Often forgotten by travellers, is the desert region of the country, that takes up about two-thirds of the country’s landmass. About an hour and a half south of Tel Aviv, Beer Sheva acts as a gateway to three deserts, namely; the Negev, Arava and Zin. These stretch down to the most southern tip of Israel, where you will find Eilat. Headed east of Jerusalem, you will find the fourth desert, the Judean Desert, which reaches all the way to the Dead Sea.

When some of the first Zionists arrived in Israel around the turn of the 20th century, they arrived with a vision of transforming the mostly desert country. Many years later, the deserts of Israel are flourishing and so much so that many Israeli families, today, are choosing a life in the desert of Negev over a life in the city.

Nights under the Stars, local stays in “Zimmers” and abundance of fresh air

The low levels of pollution in Israel are largely thanks to the deserts of Israel. There you will find some of the freshest air, but not only that – a sky full of bright stars, more vast than you could ever imagine awaits you. Walking in the south of the Israel deserts, you will experience the contrast from desert to springs and oases of fresh water in the sand, but also an abundance of wildlife, such as yaelim (ibexes) camels and birds of prey.

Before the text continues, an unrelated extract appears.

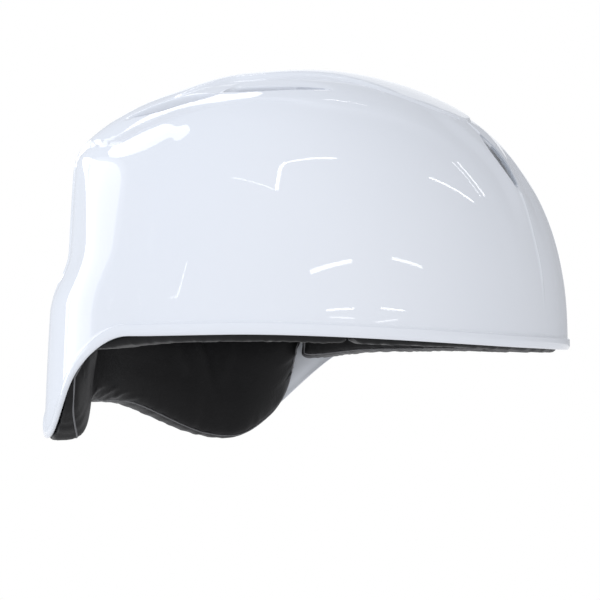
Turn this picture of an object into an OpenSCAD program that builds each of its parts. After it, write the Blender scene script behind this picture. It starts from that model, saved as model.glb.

Towards the north of Israel, the Negev, Arava and Zin will typically remain dry during the rainy months of winter, unless you are exposed to the potentially dangerous yet captivating flash floods. To avoid the uncomfortably high temperatures of the Israeli summers, these three deserts are best visited between October and November and then again between March and April. During these periods, the days are balmy enough to result in a sun-tan but at nights the temperatures plummet, so be prepared to pack for two seasons. A large proportion of Israelis have moved to the south of Israel in the last 20 years. The result of this change is noticeable in the variations of food and living quarters. From the artistic “Mitzpe Ramon” to the modern camping and “glamping” sites, or more rustic “Zimmers, the accommodation selections are endless in the Israeli deserts. Catering to your every need, with local handmade goats cheese from small farms, artisan bakers and vineyards cared for by resourceful locals – the Tourism is high and the desert is flourishing!

Canyon-to-Crater, hiking and chocolate tours

If you are willing to step out of your comfort zone, you will be rewarded with the extraordinaire these three southern deserts have to offer and views worth of the envy of your friends. Admire the breathtaking scenery of the Ein Avdat canyon, or revel in the astounding views from the top of the “Mitzpe Ramon” crater. Whilst hiking in the desert, the “Timna National Park” is worth a visit with the wondrous view of its red-orange boulders. For those seeking an adrenaline rush, the Israeli desert will not fail to deliver. You can choose to abseil down a cliff-face, or take a jeep tour in the dunes in a four-wheel-drive. Popular also are the horseback tours, mountain biking, or the desert marathons. For those travelling with children, the desert has fun for them too. The children can pet alpacas and antelopes, depending on the farm you visit, take part in “chocolate tours” at the Yotvata kibbutz, or sleep in a Bedouin tent.

Israel’s deserts are nothing short of miraculous, and will in all likelihood continue to grow and surprise. What was once an unproductive and uninhabitable desert, there are now eco-tours, fish farming, as well olive farms and large vineyards. Whether you decide to visit the famed olive farms, or hike in the Timna National Park, Israel should be on your bucket list.